In his speech to the cardinals, Leo XIV emphasized his commitment to the reforms of the Second Vatican Council and the social doctrine of Catholicism. He linked his views with the name of Pope Leo XIII, the author of the 1891 encyclical Rerum Novarum, in which the church first formulated its position on workers’ rights and the economy. Today, according to Pope Leo XIV, humanity is faced with a new industrial revolution — the digital one — and the task of ethically regulating AI.
He warned that technologies devoid of compassion and human values threaten the dignity of the individual, justice, and work. These thoughts echo those of Pope Francis, who has been a vocal advocate for an international treaty to control AI development in recent years.
Leo XIV is the first American to hold the See of St.
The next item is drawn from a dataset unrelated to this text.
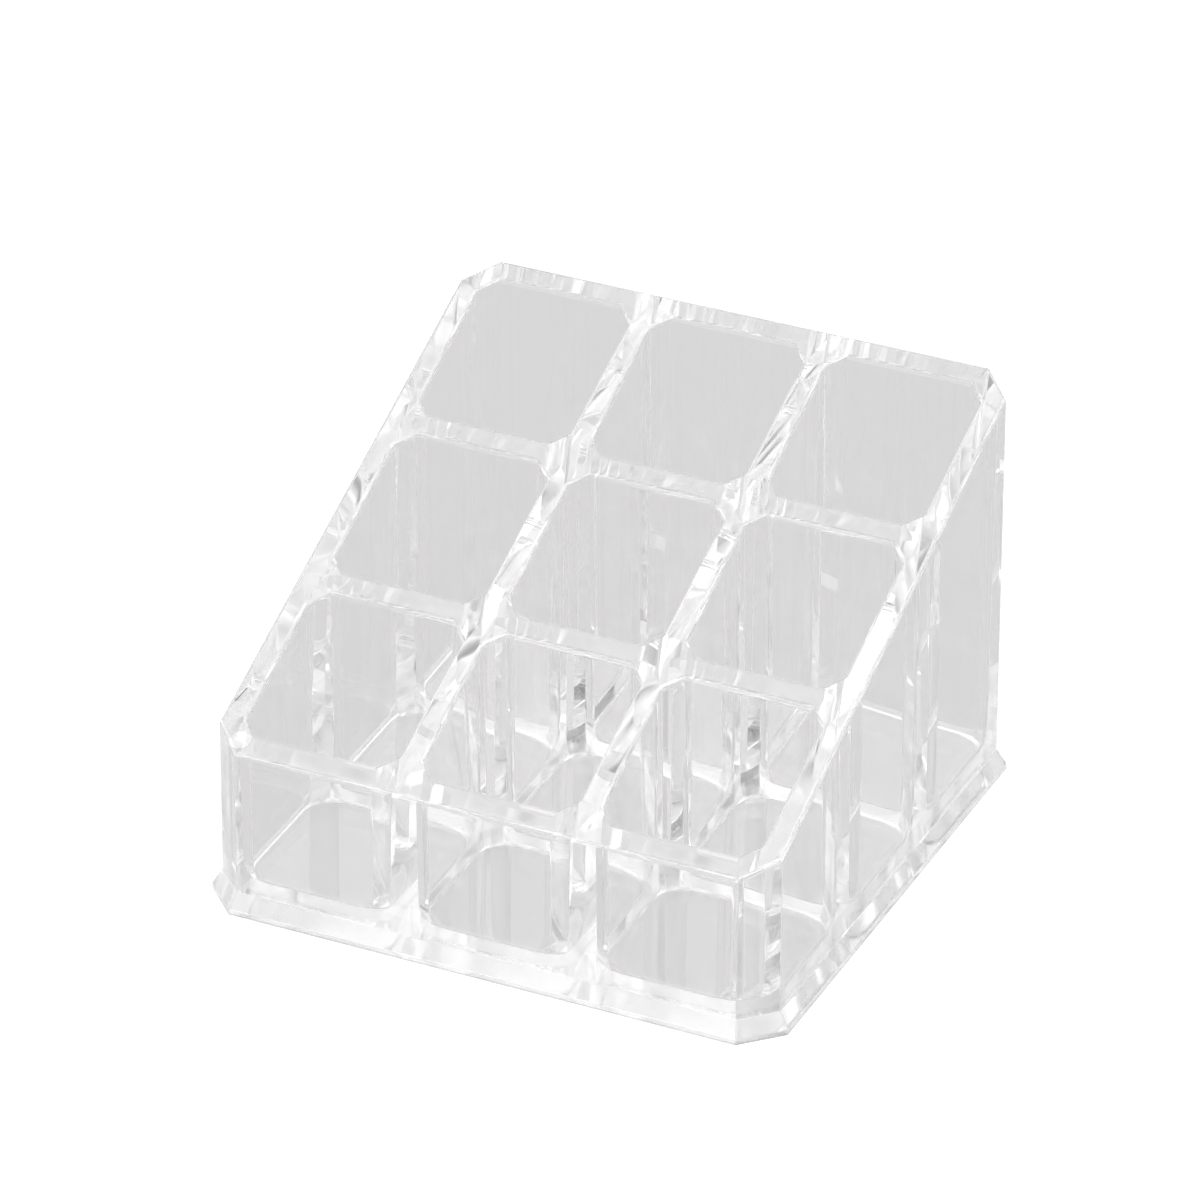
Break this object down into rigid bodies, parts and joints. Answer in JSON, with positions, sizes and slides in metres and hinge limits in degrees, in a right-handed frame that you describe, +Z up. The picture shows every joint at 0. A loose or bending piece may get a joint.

Peter. Before his election, he served as bishop of Chiclayo, Peru, and later headed the most important Vatican congregation responsible for appointing bishops. His election came as a surprise: he did not make any grand speeches during the preliminary meetings, but impressed the cardinals with his calm, poise, and ability to find solutions to difficult situations.
Pope Leo retained his previous episcopal motto, In Illo uno unum (“In Christ, we are one”), and for the first time as pontiff visited an Augustinian monastery near Rome, emphasizing his spiritual connection with the order.
_______________________________
Meanwhile, Meta CEO Mark Zuckerberg said that artificial intelligence will be able to do the work of mid-level engineers in the near future. Speaking at the Stripe Sessions conference, he emphasized that today's entrepreneurs have access to AI and other technology platforms that speed up the launch of projects.
"Now you can create a small but highly skilled team focused on the idea, not on infrastructure," he noted.
In Joe Rogan's podcast, Zuckerberg said that by 2025, AI will be able to write code at the level of a full-time engineer. However, experts warn that excessive reliance on AI can lead to security vulnerabilities and make it difficult to scale and debug systems. "Simplicity is a double-edged sword," said Cambridge researcher Harry Lowe.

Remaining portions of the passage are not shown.